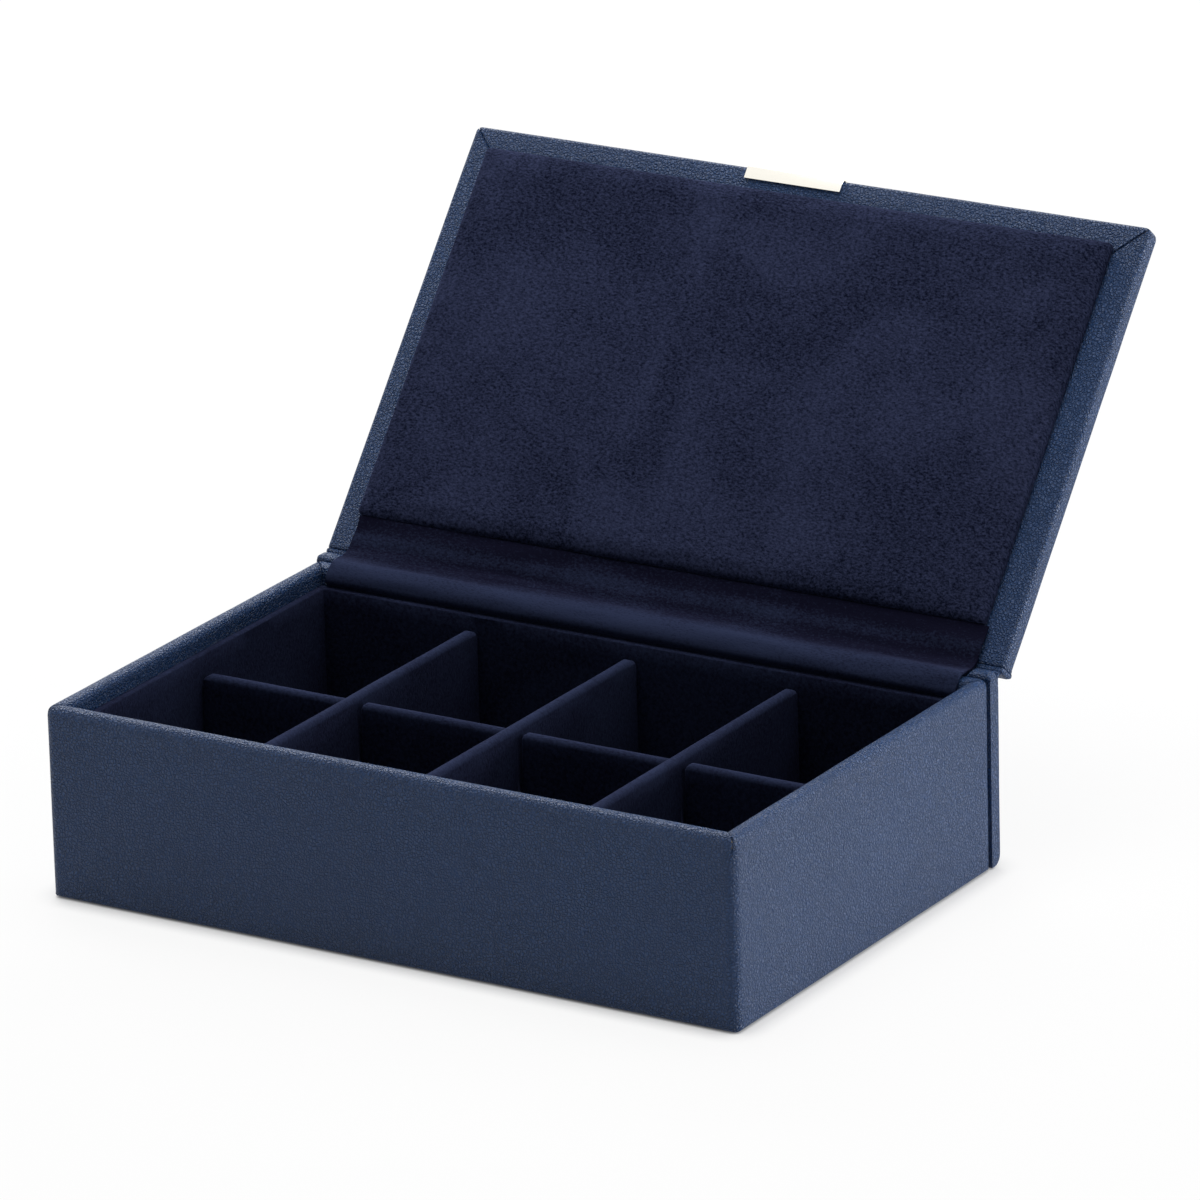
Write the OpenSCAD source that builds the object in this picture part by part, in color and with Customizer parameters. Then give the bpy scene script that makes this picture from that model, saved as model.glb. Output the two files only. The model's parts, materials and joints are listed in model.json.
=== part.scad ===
// Cufflink display box: a leather-covered board tray with a suede-lined grid of
// compartments, and a padded lid on a soft leather joint, standing open.
// Units are millimetres. +Z is up, +Y is the back, and the origin is the centre
// of the tray's underside. The lid is drawn closed and then swung open.

/* [Tray] */
// Outside width of the tray
tray_w = 180; // [150:1:220]
// Outside depth of the tray, without the spine
tray_d = 113.4; // [95:0.1:140]
// Height from the rest face to the top of the rim
tray_h = 45.9; // [40:0.1:60]
// Thickness of the four wall boards
wall_board_t = 3; // [2.8:0.1:4]
// Thickness of the base board
base_board_t = 2.5; // [2:0.1:4]
// How far the underside sheet stands in from the tray's outline
underside_inset = 4; // [3:0.5:10]
// Thickness of the underside sheet
underside_t = 0.4; // [0.3:0.1:0.8]

/* [Covering] */
// Thickness of the leather
leather_t = 0.6; // [0.5:0.05:0.8]
// Rounding of the rim's outer edge
rim_round = 2.4; // [1:0.1:2.4]
// Rounding of the rim's inner edge
rim_inner_round = 1.4; // [0.7:0.1:1.4]
// Rounding of the back wall's inner top edge, which the suede rolls over
back_rim_round = 3; // [1.5:0.1:3]
// Rounding of the tray's upright corners and of the lid's front corners
corner_round = 1.8; // [1:0.1:2]
// How far the leather is turned down inside the rim
turn_in = 8; // [6:0.5:12]
// How far the leather is turned in under the base
turn_under = 15; // [8:1:25]

/* [Lining] */
// Thickness of the lining cards
card_t = 1; // [0.8:0.1:1.4]
// Thickness of the suede
suede_t = 0.7; // [0.5:0.05:0.9]
// Distance from the rim down to the top of the lining
lining_drop = 4.4; // [3:0.1:8]

/* [Dividers] */
// Thickness of a divider with its suede
divider_t = 3; // [2.6:0.1:4]
// Height of the cross dividers' tops above the rest face
cross_top = 38.4; // [34:0.1:40]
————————
:: Your objective ::
Return only the lines from the beginning of the material up to and including the line with "underside_t = 0.4; // [0.3:0.1:0.8]", exactly as written.

:: Solution to the problem ::
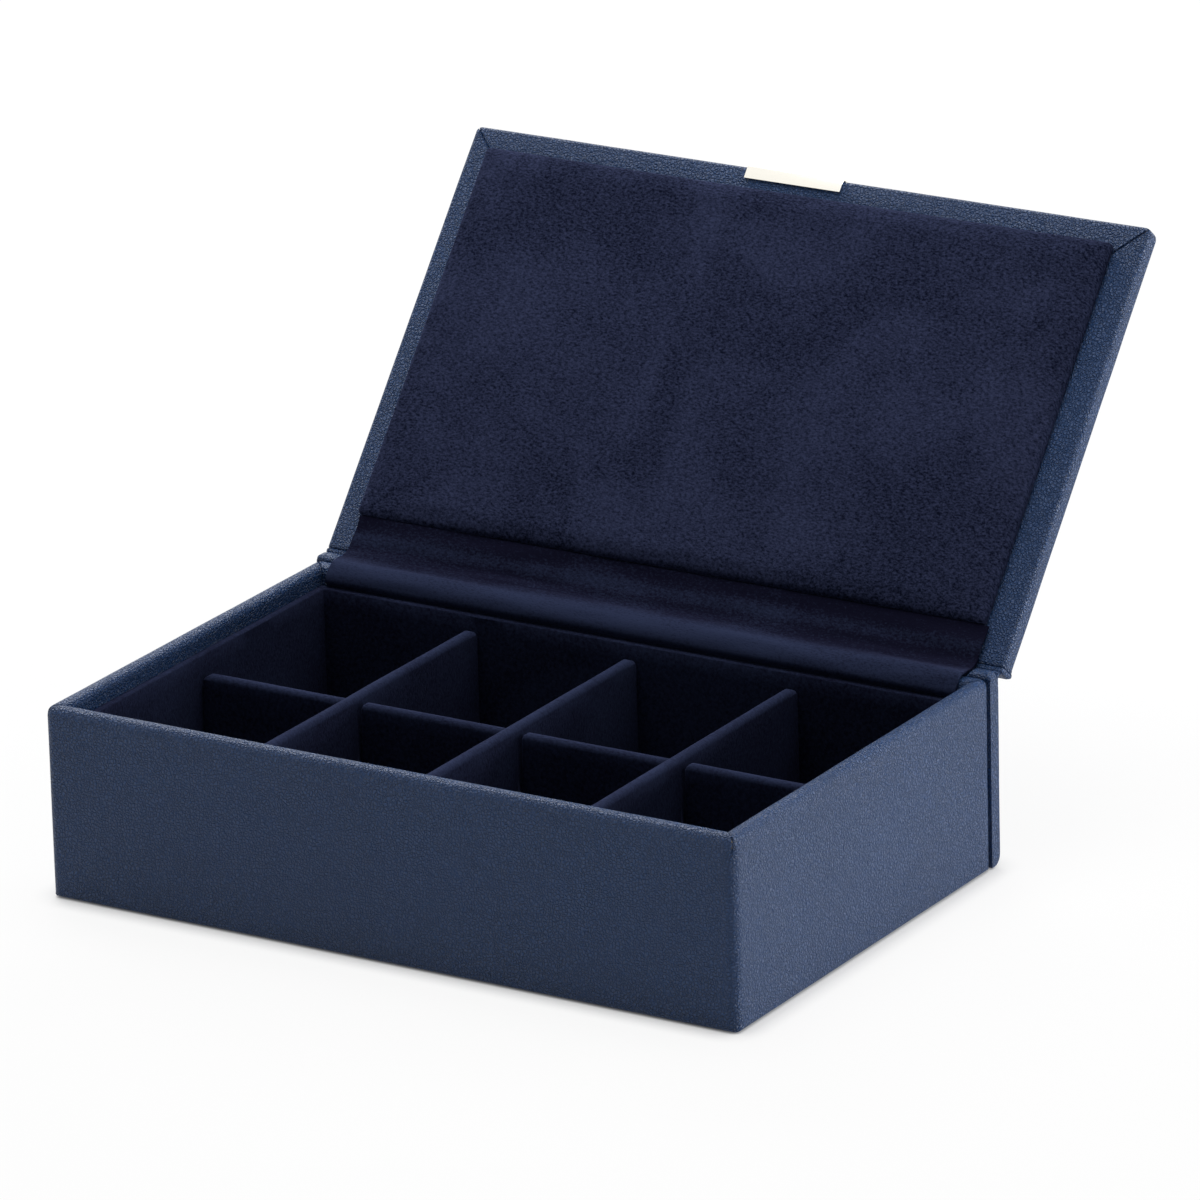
Write the OpenSCAD source that builds the object in this picture part by part, in color and with Customizer parameters. Then give the bpy scene script that makes this picture from that model, saved as model.glb. Output the two files only. The model's parts, materials and joints are listed in model.json.
=== part.scad ===
// Cufflink display box: a leather-covered board tray with a suede-lined grid of
// compartments, and a padded lid on a soft leather joint, standing open.
// Units are millimetres. +Z is up, +Y is the back, and the origin is the centre
// of the tray's underside. The lid is drawn closed and then swung open.

/* [Tray] */
// Outside width of the tray
tray_w = 180; // [150:1:220]
// Outside depth of the tray, without the spine
tray_d = 113.4; // [95:0.1:140]
// Height from the rest face to the top of the rim
tray_h = 45.9; // [40:0.1:60]
// Thickness of the four wall boards
wall_board_t = 3; // [2.8:0.1:4]
// Thickness of the base board
base_board_t = 2.5; // [2:0.1:4]
// How far the underside sheet stands in from the tray's outline
underside_inset = 4; // [3:0.5:10]
// Thickness of the underside sheet
underside_t = 0.4; // [0.3:0.1:0.8]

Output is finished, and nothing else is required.